We arrived in Dublin - an introduction to the many cities - in a tour that spanned the northern arc of the island, with two nights in Northern Ireland.
I was immediately charmed by the city: you can’t call it beautiful, as you would, say, Paris or Seville. But it’s an intimate city and easy to navigate. Its human-scaled buildings make you feel part of the place. And, of course, if you’re a reader, you will have read stories set in this city.
Ireland is known for its wealth of writers. In fact, you can go and find out all about them at the Dublin Writer’s museum as we did. From James Joyce, to WB Yeats to Brendan Behan, take a crash course, and then buy some of their books at the bookshop inside the museum. There’s a sense of discovery in seeing the city you have read about so often. Dublin is also known for the quality of its bookshops, new and second-hand.
On a summer night Dublin was a treat. With European nights famously light till late, you can stroll the streets in the gentle dusk and watch the sun dip pinkly into the river.
Eat out in the Temple Bar district. It’s lined with pubs and restaurants, and is a real night life hub.
We ate boxtys, the famous potato pancakes. They sounded a bit heavy, but were anything but. Loaded with fish, my pancakes are filling and more-ish, and definitely worth returning for. They served as an introduction to the wonderful food we ate during our stay.
Fresh chunks of salmon, meaty scallops, lamb shanks, smoked salmon fashioned into roses, the food is endless and plentiful, but mostly of such a hugh standard that we were all gobsmacked.
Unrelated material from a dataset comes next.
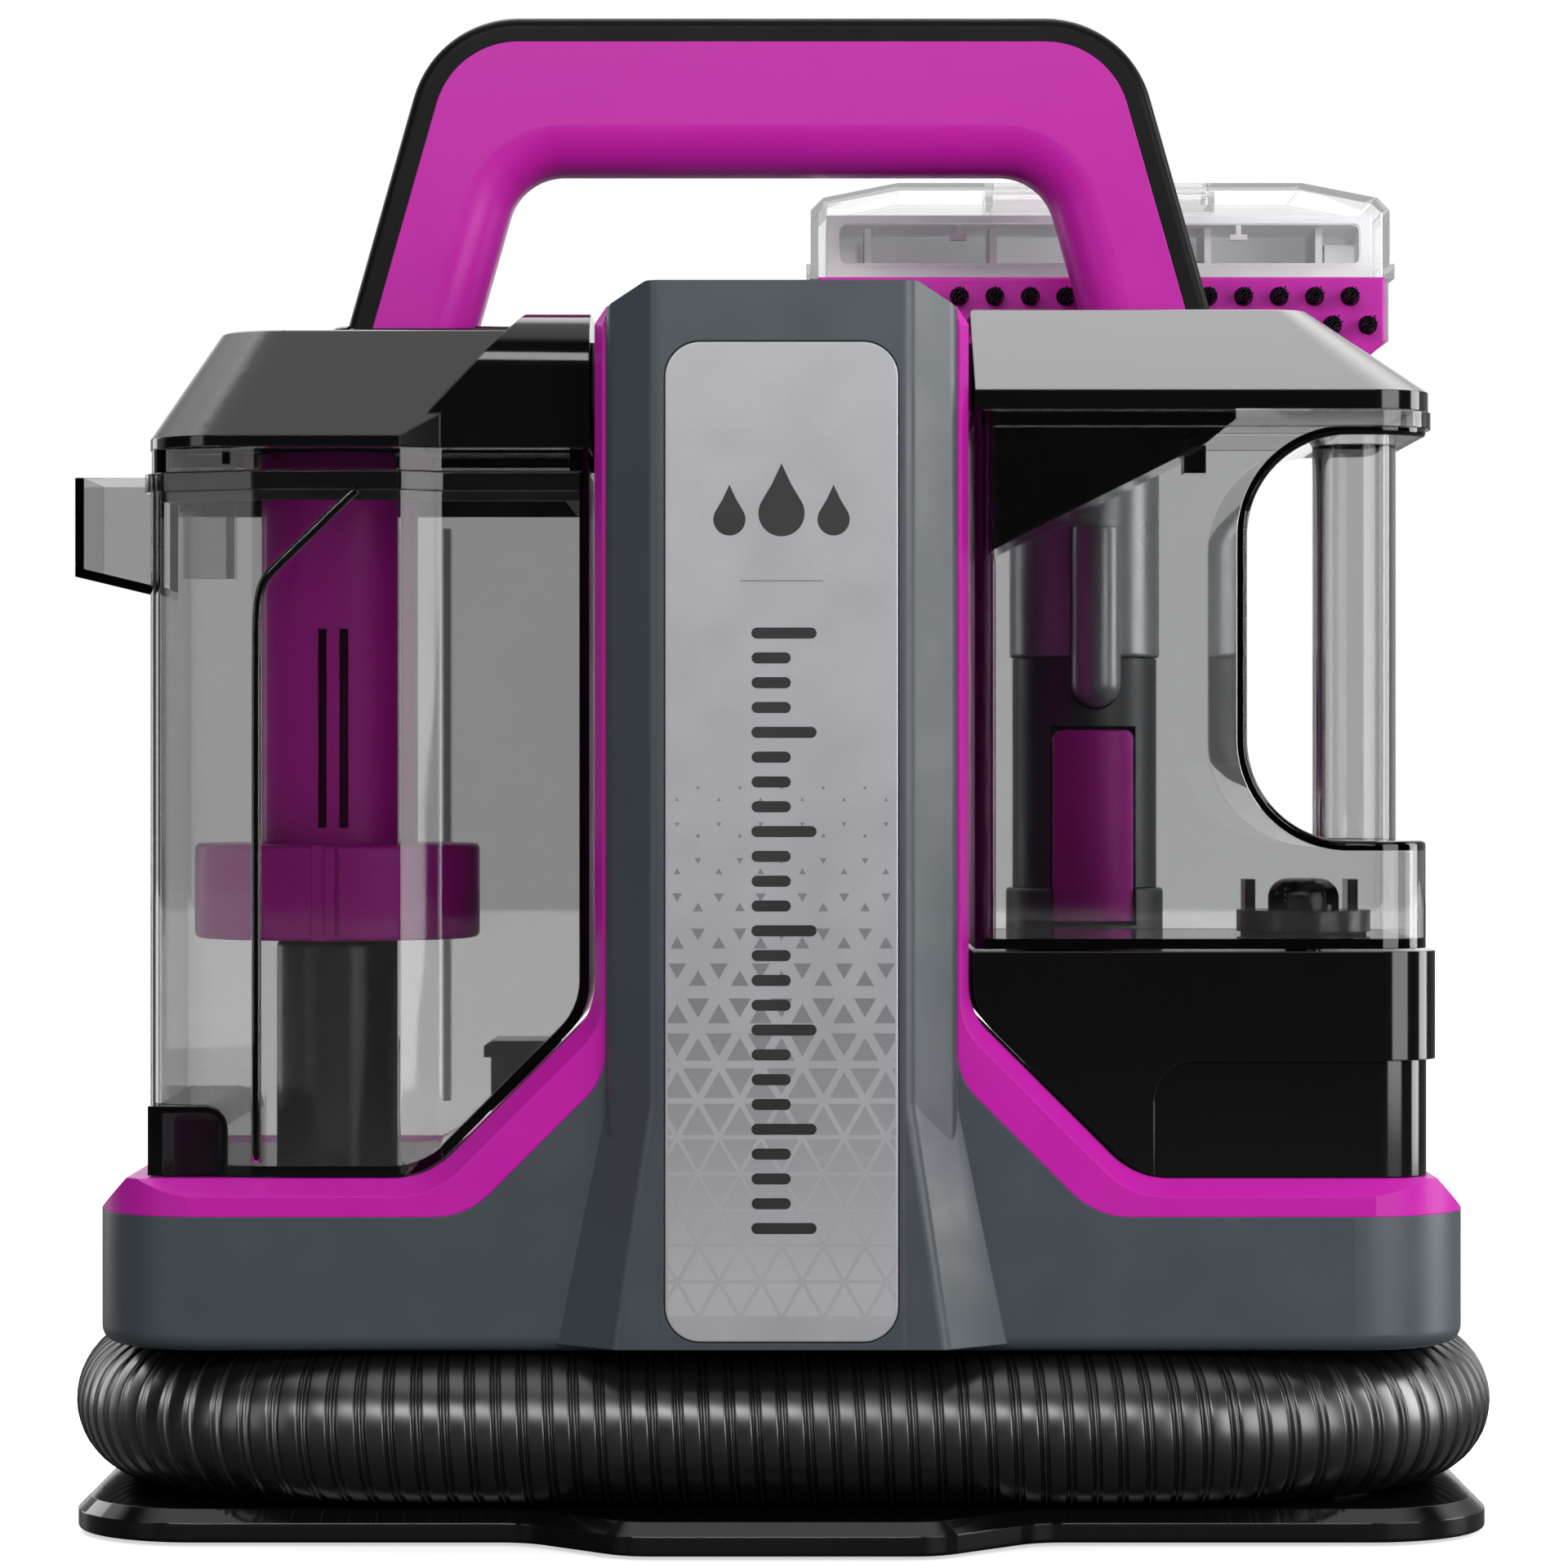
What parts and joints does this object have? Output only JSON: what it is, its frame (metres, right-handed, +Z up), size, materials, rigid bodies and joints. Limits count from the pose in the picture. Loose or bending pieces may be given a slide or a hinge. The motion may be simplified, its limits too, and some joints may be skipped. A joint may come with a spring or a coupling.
{
  "type": "carpet cleaner machine",
  "caption": "Portable spot cleaner: column and tub with clean and dirty water tanks, carry handle, docked brush tool and a suction hose wound round the base.",
  "frame": {"origin": "on the floor under the middle of the base plate", "axes": "+X to the machine's right seen from its front, +Y to its back, +Z up"},
  "size_m": [0.3674, 0.2341, 0.3904],
  "materials": {
    "slate_shell": "fine satin",
    "magenta_plastic": "satin",
    "black_gloss": "polished",
    "black_matte": "fine texture",
    "smoke_clear": "polished",
    "clear_plastic": "polished",
    "silver_label": "satin",
    "silver_plastic": "satin",
    "dark_grey_plastic": "fine texture",
    "black_rubber": "matt",
    "hose_black": "satin",
    "bristle_black": "matt",
    "grey_inner": "matt",
    "steel": "turned",
    "motor_metal": "zinc",
    "board_green": "lacquer",
    "silicone": "translucent"
  },
  "bodies": {
    "machine": {"base_plate": "black_gloss", "feet": "black_rubber", "hose_drum": "black_matte", "front_shell": "slate_shell", "rear_shell": "slate_shell", "trim_left": "magenta_plastic", "trim_right": "magenta_plastic", "label_panel": "silver_label", "top_panel": "black_gloss", "power_switch": "black_matte", "control_board": "board_green", "handle_spine": "black_matte", "handle_grip": "magenta_plastic", "handle_bridge": "black_gloss", "dirty_tank_seal": "black_rubber", "motor_housing": "black_gloss", "vent_screen": "black_rubber", "vacuum_motor": "motor_metal", "fan_shroud": "black_matte", "motor_mount": "black_rubber", "vacuum_duct": "black_matte", "inlet_duct": "black_matte", "water_pump": "black_matte", "water_tubes": "silicone", "hose_port": "black_matte", "port_cuff": "black_matte", "hose": "hose_black", "tool_dock": "black_matte", "tool_cuff": "dark_grey_plastic", "tool_handle": "dark_grey_plastic", "tool_neck": "silver_plastic", "spray_valve": "silver_plastic", "nozzle_throat": "silver_plastic", "nozzle_body": "silver_plastic", "nozzle_inner": "grey_inner", "nozzle_hood": "clear_plastic", "brush_plate": "magenta_plastic", "brush_tufts": "bristle_black", "spray_tip": "black_matte", "cord_gland": "black_rubber", "cord_cleat": "black_gloss", "fasteners": "steel"},
    "dirty_tank": {"dirty_tank": "smoke_clear", "float_guide": "black_matte"},
    "dirty_lid": {"dirty_lid": "black_gloss", "dirty_lid_ring": "smoke_clear", "dirty_lid_gasket": "black_rubber", "inlet_elbow": "black_matte", "inlet_tube": "magenta_plastic"},
    "float_ring": {"float_ring": "magenta_plastic"},
    "clean_tank": {"clean_tank": "clear_plastic", "tank_valve": "black_matte", "valve_spring": "steel", "valve_gasket": "black_rubber"},
    "clean_lid": {"clean_lid": "black_gloss"},
    "valve_plunger": {"valve_plunger": "black_matte"},
    "power_button": {"power_button": "magenta_plastic"},
    "tool_trigger": {"tool_trigger": "magenta_plastic"},
    "fan_rotor": {"vacuum_fan": "grey_inner", "motor_shaft": "steel"}
  },
  "joints": [
    {"name": "dirty_tank_lift", "type": "slide", "parent": "machine", "child": "dirty_tank", "axis": [0, 0, 1], "range_m": [0, 0.12]},
    {"name": "dirty_lid_lift", "type": "slide", "parent": "dirty_tank", "child": "dirty_lid", "axis": [0, 0, 1], "range_m": [0, 0.135]},
    {"name": "float_rise", "type": "slide", "parent": "dirty_lid", "child": "float_ring", "axis": [0, 0, 1], "range_m": [0, 0.06]},
    {"name": "clean_tank_lift", "type": "slide", "parent": "machine", "child": "clean_tank", "axis": [0, 0, 1], "range_m": [0, 0.12]},
    {"name": "clean_lid_lift", "type": "slide", "parent": "clean_tank", "child": "clean_lid", "axis": [0, 0, 1], "range_m": [0, 0.05]},
    {"name": "valve_plunger_press", "type": "slide", "parent": "clean_tank", "child": "valve_plunger", "axis": [0, 0, 1], "range_m": [0, 0.0025], "stiffness_N_per_m": 300, "springref_m": -0.002, "deforming": ["valve_spring"]},
    {"name": "power_button_press", "type": "slide", "parent": "machine", "child": "power_button", "axis": [0, 0, -1], "range_m": [0, 0.002], "stiffness_N_per_m": 400, "springref_m": -0.001},
    {"name": "trigger_squeeze", "type": "hinge", "parent": "machine", "child": "tool_trigger", "pos_m": [0.0857, 0.0776, 0.199], "axis": [1, 0, 0], "range_deg": [0, 4], "stiffness_Nm_per_rad": 0.6, "springref_deg": -5.73},
    {"name": "fan_spin", "type": "hinge", "parent": "machine", "child": "fan_rotor", "pos_m": [0.123, 0.018, 0.09], "axis": [0, 0, 1], "continuous": true}
  ]
}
Ireland really is on the cusp of much here - and its food definitely deserves stars.
A morning walk in the city revealed another side to the place. Buses lined the River Liffey and the sky was grey.
As I walked among the workers hurrying to catch transport, I felt like I was eavesdropping on a city still steeped in the past, but also in transition, as all Ireland is.
I heard a woman speaking in Italian into a cellphone and the queue swelled with all sorts of nationalities.
People were buying their cardboard mugs of coffee, and the casino, a small narrow shop, as so many in Europe are, advertised that it opened at 7.30am.
Seeing the Book of Kells at Trinity College was a highlight. It’s described as Ireland’s greatest treasure. This illuminated manuscript has been housed in a library at the college for more than 300 years.
Written in the Monastery of the Kells in the 9th century, it’s the story of the four Gospels in Latin, on vellum.
There’s a long queue to get in, and you crowd along with other tourists to peer at the book. The light is dim, no doubt to protect the paper, but there’s still a sense of wonder and awe, looking in at this tangible history.
There’s history of a different sort at Newgrange. Located in the Boyne Valley this Neolithic tomb is 5 000 years old (built before the Pyramids of Egypt). From the visitor’s centre you catch a bus to the prehistoric tomb, winding through country lanes before arriving at the impressive edifice.
It stands on a hill, round and green against the surrounding countryside. A tour guide takes you inside the tomb itself, a narrow space where you crowd close to each other, but it’s still chilly and damp.
Who were the prehistoric people who built this tomb? What do the whorls and diamonds, lines and dots etched on the stone walls and ceiling mean?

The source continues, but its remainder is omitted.